Shot characteristics also are different. Steel shot has a tighter pattern and a shorter shot string than lead, reducing the chances of a hunter getting “lucky” and having a few stray pellets hit a target with a misjudged shot.
But Roster maintains that the switch to steel shot has reduced wounding rates and is just as effective as lead. The key? Practice, practice, practice.
Even the complaint about steel damaging shotgun barrels has been resolved. Roster designed a way to encase the shot so that it could move through the gun without causing damage, a move now being used by manufacturers.
It’s summer and hunting seasons are still a long way off. But it’s not too early to start preparing.
Get that shotgun out and head to the trap range. Practice establishing your swing-through lead, experiment with different-sized shot, and even hit the sporting clays course.
By the time opening day arrives, you might be surprised at how many more birds you take home this fall for the dinner table.
The Do’s and Don’ts of the Field
- Don’t “skybust.” Hunters who misjudge distances and shoot at faraway ducks can cause problems for other parties on public land. The waterfowl often flare and refuse to come into decoys after the “warning shots.” Or sometimes, they are wounded and fly off.
- Do wait for close shots, in the 30-yard range, and it will increase your chances of a clean kill and add to the enjoyment of your hunt.
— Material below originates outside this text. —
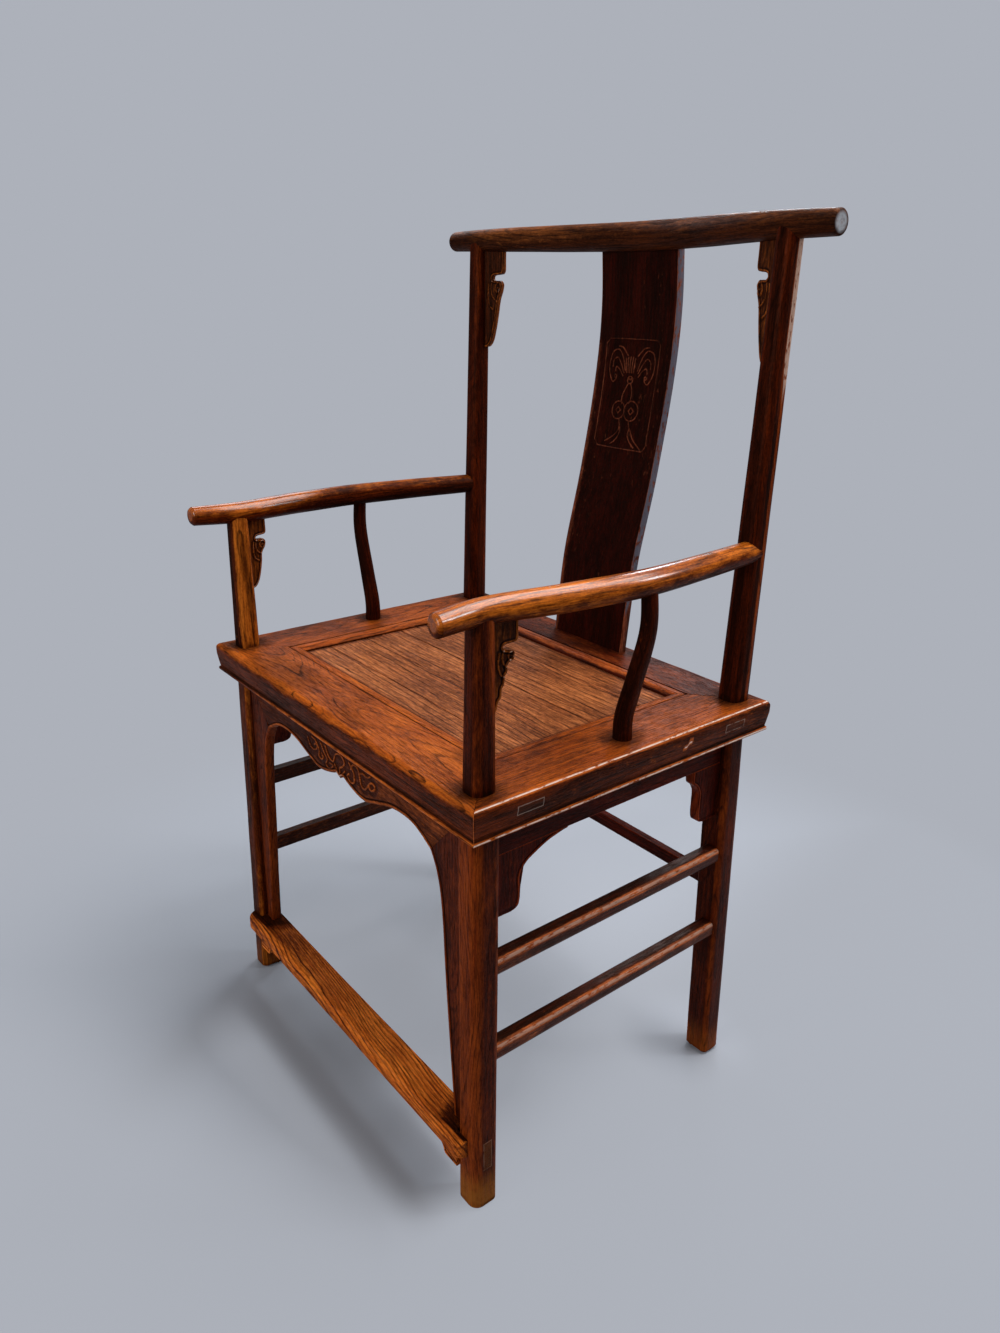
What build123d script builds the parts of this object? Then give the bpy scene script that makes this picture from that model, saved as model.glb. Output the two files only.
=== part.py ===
"""Official's hat armchair, built of separate timbers held by mortise-and-tenon joints.

The chair faces -Y and the sitter's left is +X.  The origin is on the floor, under the
middle of the whole chair's outline.  Heights are measured from the floor, and every
front-to-back place below is measured from the middle of the seat.
"""
from build123d import *
import math
import os

os.makedirs("parts", exist_ok=True)

# ---- Seat frame -------------------------------------------------------------------
seat_width = 590.0
seat_depth = 450.0
seat_height = 526.0
rail_thick = 39.0
side_rail_flat = 75.0      # flat top of a side rail, outside the bead
front_rail_flat = 72.0
rear_rail_flat = 66.0
bead_width = 16.0          # rounded bead around the panel
bead_fall = 4.0            # how far the bead falls to the panel
bead_line = 1.2            # incised line between flat and bead
edge_round = 7.0           # worn round of the upper outer edge
edge_undercut = 3.0        # how far the edge draws in above the lower bead
edge_bead = 5.0            # height of the lower bead of the edge
panel_drop = 6.5           # panel surface below the top of the rails
panel_thick = 11.0
tongue_thick = 6.0
tongue_depth = 8.0
panel_play = 0.6           # room for the panel to swell in its grooves
rail_tenon_width = 33.0
rail_tenon_thick = 9.5
rail_tenon_top = 11.5      # below the top of the rail
rail_tenon_inset = 0.5     # from the inner edge of the rail
batten_width = 30.0
batten_height = 19.0
batten_spacing = 210.0
batten_key = 4.0           # height of the dovetail in the panel
batten_flare = 2.0         # how far the dovetail widens on each side
batten_tenon = 14.0

# ---- Legs and posts ---------------------------------------------------------------
leg_size = 33.5
leg_inset_side = 18.0      # outer face of the leg inside the seat's edge
leg_inset_end = 16.0
splay_side = 9.5           # how far the foot stands outside the leg's top
splay_end = 5.5
leg_outer_round = 12.0
leg_side_round = 8.0
leg_inner_round = 2.5
front_post_base = 29.0
front_post_top = 24.4
front_post_round = 11.0    # corner radius of the front post at its base
rear_post_base = 31.5
rear_post_top = 25.0
rear_post_round = 10.5
post_shift_side = 1.2      # post axis outside the leg axis at the seat
front_post_shift_end = 1.0
rear_post_shift_end = 1.9
rear_post_lean = 10.2      # how far the rear post leans back from seat to crest
rear_post_spread = 2.8
post_tenon = 14.0          # round tenon at the top of each post
post_tenon_rise = 6.0      # above the axis of the rail it enters

# ---- Crest rail -------------------------------------------------------------------
crest_rise = 525.5         # axis of the crest rail above the seat
crest_length = 645.0
crest_bow = 50.5           # how far its middle is set back
crest_bow_half = 295.0
crest_end_radius = 13.1
crest_mid_radius = 17.5
crest_stations = 15

# ---- Arm rails --------------------------------------------------------------------
arm_rise = 182.3           # axis of the arm rail above the seat
arm_tip_reach = 251.5      # front end of the arm from the middle of the seat
arm_tip_out = 271.0
arm_mid_out = 283.5
arm_quarter_out = 276.0
arm_quarter_reach = 96.0
arm_tip_radius = 11.8
arm_mid_radius = 14.5
arm_rear_radius = 13.4
arm_tip_round = 2.5
arm_stations = 17
arm_tenon = 12.0

# ---- Arm struts -------------------------------------------------------------------
strut_set_back = 5.0
strut_foot_out = 260.5
strut_swell_out = 288.0
strut_head_out = 285.0
strut_mid_out = 272.0
strut_low_share = 0.1316     # heights of its bends, as shares of the arm's rise
strut_mid_share = 0.373
strut_swell_share = 0.735
strut_foot_radius = 11.0
strut_head_radius = 8.6
strut_tenon = 13.0
strut_tenon_depth = 18.0
strut_head_tenon = 9.0
strut_stations = 9

# ---- Back splat -------------------------------------------------------------------
splat_width = 134.0
splat_thick = 11.0
splat_foot_back = 195.0      # front face of the splat at the seat
splat_tongue_width = 118.0
splat_tongue_thick = 6.0
splat_tongue_depth = 15.0
splat_crest_tongue = 6.0     # above the crest rail's axis
splat_low_back = 208.0       # the same at four heights between seat and crest rail
splat_mid_back = 235.0
splat_high_back = 256.5
splat_upper_back = 259.3
splat_head_back = 254.5
splat_low_share = 0.2188     # those heights, as shares of the crest rail's rise
splat_mid_share = 0.4548
splat_high_share = 0.7212
splat_upper_share = 0.8544

# ---- Spandrels under the crest rail and the arms ------------------------------------
spandrel_thick = 8.0
spandrel_tongue_thick = 4.0
spandrel_tongue_depth = 4.0
spandrel_tongue_share = 0.8  # of the spandrel's width and height
crest_spandrel_width = 32.0
crest_spandrel_height = 129.0
crest_spandrel_angle = 14.5   # degrees back towards the bow of the crest rail
arm_spandrel_width = 27.0
arm_spandrel_height = 93.0
arm_spandrel_angle = 8.5      # degrees out towards the bow of the arm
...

- Don’t “flock shoot.” When a flock of ducks drops in, it’s hard not to shoot into the middle of the concentration, figuring you’re sure to hit something. That’s the wrong approach.
- Do pick out a single bird and concentrate on shooting it, then move onto a second target.
- Don’t get flustered by a covey rise. Some hunters forget their shooting form when a covey of quail gets up in front of them.
- Do concentrate on one bird instead of the entire group.
- Don’t get psyched out by those smaller ducks, such as bluewinged teal. They have a reputation for being speed demons, but in reality, it just seems that way because of their small size and rapidly beating wings.
- Do pick up their flight early, and concentrate on swinging through your target.
How to properly lead a target using the swing-through method
- Begin your swing behind the target.
- Continue a fluid swing right through the target focusing on the beak of the bird.
- When you see daylight in front of the beak, slap the trigger while continuing to swing the gun past the target.
- To properly mount the gun, assume the proper stance facing sideways against the target with feet shoulder length apart (Step 1), push the gun out and up (Step 2), and then slide the stock backwards under the cheekbone (Step 3). When the gun is properly mounted, the butt stock and cheek on the comb should touch at the same time. Mounting the gun can be practiced at home during the off season with an unloaded firearm in front of a mirror.